Mémoire d'ancêtre

J’ai un ancêtre, dont je porte le prénom en deuxième qui était capitaine au long-cours et avait participé entre autre à la croisière noire en Afrique. De tout temps, dans ma famille on en tirait fierté en parlant de son journal de bord — qui à ce jour est quelque part chez des cousins éloignés en Belgique — et de ses aventures, sans oublier de préciser qu’il avait une sépulture au Père-Lachaise à Paris, cimetière mythique s’il en est[1]. Alors forcément avec l’imaginaire d’un gamin comme moi, féru de romans et de légendes, je ne pouvais qu’être admiratif devant son parcours.

Aujourd’hui, alors que j’ai perdu tous les liens ou presque avec cette partie de la famille, pour des raisons aussi diverses que variées, je me demande pourquoi j’éprouve le besoin de revendiquer cette affiliation, comme si la vie de cet homme, depuis longtemps disparu, pouvait avoir des répercussions sur la mienne, m’apporter un avantage particulier que d’autres n’auraient pas, une aura, un intérêt, que sais-je encore. J’ai l’intuition que cet héritage s’il en est, ne m’est pas de grand secours pour m’aider dans ma vie. Alors s’agit-il d’une façon d’honorer cet ancêtre et sa mémoire, et pourquoi se sent-on tenu de le faire ?

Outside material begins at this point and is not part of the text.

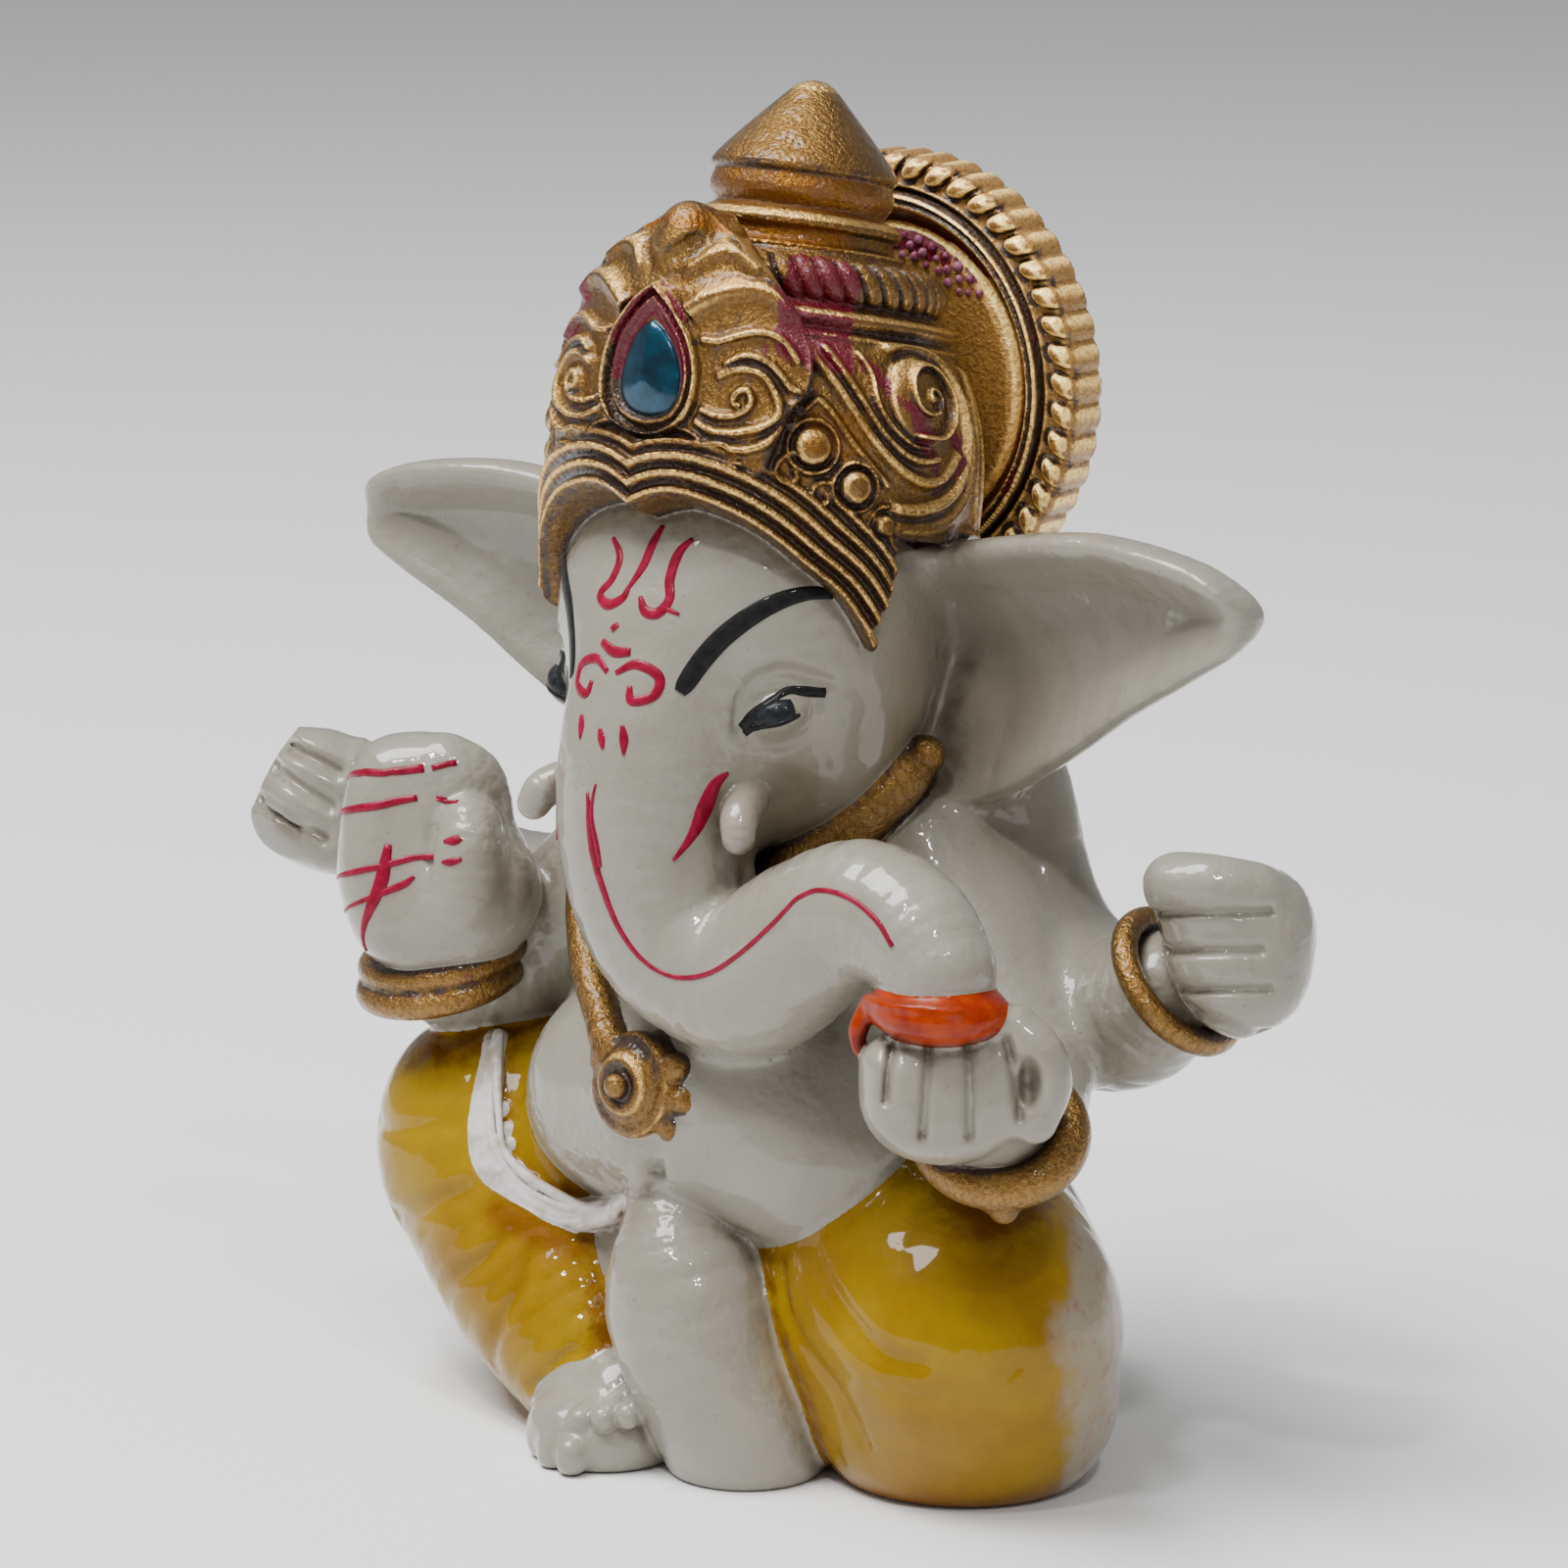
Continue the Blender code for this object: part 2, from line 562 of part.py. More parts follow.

Je comprends qu’on perpétue l’histoire d’une nation, d’un groupe, d’un clan, car cela explique et parfois justifie les règles et conventions auxquelles nous nous soumettons pour vivre ensemble. Mais à l’échelle d’un seul homme ? Qu’apporte le récit de sa vie ? Je ne veux pas dire qu’il faut oublier, l’oublier, simplement qu’il est le seul, parmi mes ancêtres de sa génération pour lequel sa mémoire a été conservée et retransmise. Pourtant sur l’arbre généalogique qui me concerne il se trouve en compagnie de sept autres personnes. Qui sont-elles ? Pourquoi n’en parle-t-on jamais, pourquoi la banalité de leur vie fait qu’il devient inutile de s’en souvenir. Pourtant si l’un d’entre eux n’avait pas existé, je ne serais pas là en train de vous en parler.

Alors oui c’est plaisant ou amusant de dire que mon goût pour l’océan est héréditaire. Oui j’aimerais lire son journal de bord, au moins pour l’aspect historique de son parcours, pour découvrir comment ils [les occidentaux de cette époque, au début du vingtième siècle] considéraient les autochtones qu’ils rencontraient au fur et à mesure de leur parcours. Mais en aucun cas pour en tirer quelconque gloriole. Je trouve curieux la sélectivité de la mémoire des ancêtres, de la mémoire familiale, comme s’il fallait ne conserver que les ors et les trompes et éviter de parler du reste, quand bien même il serait commun.


Initialement publié le 15/08/2008

Notes

[1] Je n’ai aucune information sur la véracité de l’endroit où il repose réellement, mais la sépulture familiale au Père-Lachaise existe bel et bien et fait l’objet d’une rivalité féroce entre les différentes branches de cette partie de la famille pour en conserver l’usage. C’est en tout cas ce que j’en ai retenu.